I wanted to share with you a revelation I recently had. It slightly lifted the burden I’d been feeling.
I’ve always wondered why the women in my family never left after being abused. One of whom was physically assaulted as well. I am no victim blamer nor do I think it is easy. But I was wondering why they show no interest in leaving, atleast think about it. Behind closed doors, when there are no men or elders around. Why don’t they ever consider leaving? I got to an answer of this by introspecting on my situation at work. Simply put – I am being mentally drained by people intentionally or unintentionally – and I wondered, how come I am not actively working on leaving. I had stopped my interview prep after my mom’s scan due to anxiety. But how come I am not back at it, considering I feel mentally and emotionally abused at work. And then it hit me, the abuse is so draining that I have no energy left to consider leaving. I am so depleted that to save energy my brain is rationalizing not making the effort to leave. Not just that, I often wondered why the women in my family still care about their role. Is the kitchen clean enough, is there husband dressed properly and so on. I realized it’s because even when people are aware of the abuse, they will go to the women demanding and prodding them about other trivial things. How you are not good enough. And to the women, both the judgement and the actual domestic abuse is equal in terms of pain. I see the same thing happening, I recognize the abuse at work and yet hold myself accountable to the point of being perpetually anxious.

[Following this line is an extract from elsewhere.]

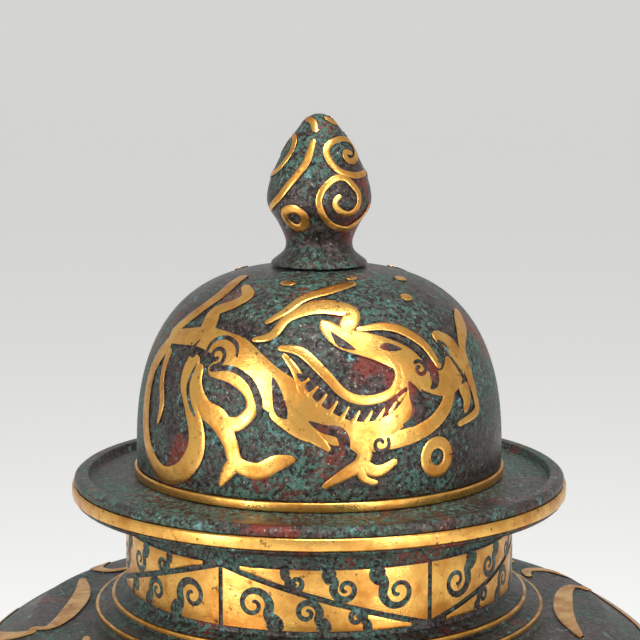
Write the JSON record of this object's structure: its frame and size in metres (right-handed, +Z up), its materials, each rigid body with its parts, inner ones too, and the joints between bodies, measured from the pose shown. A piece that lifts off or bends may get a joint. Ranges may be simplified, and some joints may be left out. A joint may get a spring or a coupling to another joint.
{
  "type": "ginger jar",
  "caption": "Round-bellied bronze ginger jar with a lift-off domed lid, a bud knob and gold inlay of dragons, volutes and bands.",
  "frame": {"origin": "centre of the foot's resting face", "axes": "+Z up along the jar's axis, the front looks along -Y, +X to the right"},
  "size_m": [0.203, 0.203, 0.3009],
  "materials": {
    "patinated_bronze": "dark patina with green and blue crusts",
    "gold_inlay": "worn burnished gold",
    "washer_metal": "dull bronze"
  },
  "bodies": {
    "jar": {"foot_band": "gold_inlay", "jar_body": "patinated_bronze", "lower_step_band": "gold_inlay", "neck_volute_1_lower": "gold_inlay", "neck_volute_1_upper": "gold_inlay", "neck_volute_2_lower": "gold_inlay", "neck_volute_2_upper": "gold_inlay", "neck_volute_3_lower": "gold_inlay", "neck_volute_3_upper": "gold_inlay", "neck_volute_4_lower": "gold_inlay", "neck_volute_4_upper": "gold_inlay", "neck_volute_5_lower": "gold_inlay", "neck_volute_5_upper": "gold_inlay", "neck_volute_6_lower": "gold_inlay", "neck_volute_6_upper": "gold_inlay", "shoulder_scroll_1": "gold_inlay", "shoulder_scroll_2": "gold_inlay", "shoulder_scroll_3": "gold_inlay", "shoulder_scroll_4": "gold_inlay", "shoulder_scroll_5": "gold_inlay", "shoulder_scroll_6": "gold_inlay", "upper_step_band": "gold_inlay"},
    "lid": {"back_dragon_branch": "gold_inlay", "back_dragon_chest": "gold_inlay", "back_dragon_feather": "gold_inlay", "back_dragon_foreleg": "gold_inlay", "back_dragon_hind_leg": "gold_inlay", "back_dragon_horn": "gold_inlay", "back_dragon_lower_wing": "gold_inlay", "back_dragon_neck": "gold_inlay", "back_dragon_side_band": "gold_inlay", "back_dragon_tail": "gold_inlay", "back_dragon_torso": "gold_inlay", "back_dragon_upper_wing": "gold_inlay", "back_knob_lower_spiral": "gold_inlay", "back_knob_sweep": "gold_inlay", "back_knob_upper_spiral": "gold_inlay", "back_pearl_ring": "gold_inlay", "brim_edge_band": "gold_inlay", "dome_base_band": "gold_inlay", "front_dragon_branch": "gold_inlay", "front_dragon_chest": "gold_inlay", "front_dragon_feather": "gold_inlay", "front_dragon_foreleg": "gold_inlay", "front_dragon_hind_leg": "gold_inlay", "front_dragon_horn": "gold_inlay", "front_dragon_lower_wing": "gold_inlay", "front_dragon_neck": "gold_inlay", "front_dragon_side_band": "gold_inlay", "front_dragon_tail": "gold_inlay", "front_dragon_torso": "gold_inlay", "front_dragon_upper_wing": "gold_inlay", "front_knob_lower_spiral": "gold_inlay", "front_knob_sweep": "gold_inlay", "front_knob_upper_spiral": "gold_inlay", "front_pearl_ring": "gold_inlay", "knob_washer": "washer_metal", "lid": "patinated_bronze", "lid_knob": "patinated_bronze"}
  },
  "joints": [
    {"name": "lid_lift", "type": "slide", "parent": "jar", "child": "lid", "axis": [0, 0, 1], "range_m": [0, 0.12]}
  ]
}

I also wondered about how people say getting hurt by people’s words is on me to fix, by getting stronger mentally. To me, just now, the realization hit, that that is like asking a physically abused person to get better at taking punches. It is not right. Ask the abuser to stop abusing or get the abused away. This is the right way.
This is why we often need people to talk us into empowering ourselves, abuse had psychological effects that impair our ability to discern what is right. And we are drained to the point that we don’t see alternatives despite being aware of them.
The other thing, people pleasing. I cannot bear the idea of possibly messing up anything. So scared of causing issues. I’m even thinking about my abusers at work, their tasks that they are yet to complete. It is similar to the abused caring about the abuser. You were already given the hint that any failure in the house is on you, like work for me. It keeps you from having energy to put into leaving. All your time and energy goes in pleasing the abusers and their enablers.
So, when will Girija be #1 in her life. I want to say now. But I need to learn what it looks like in practice.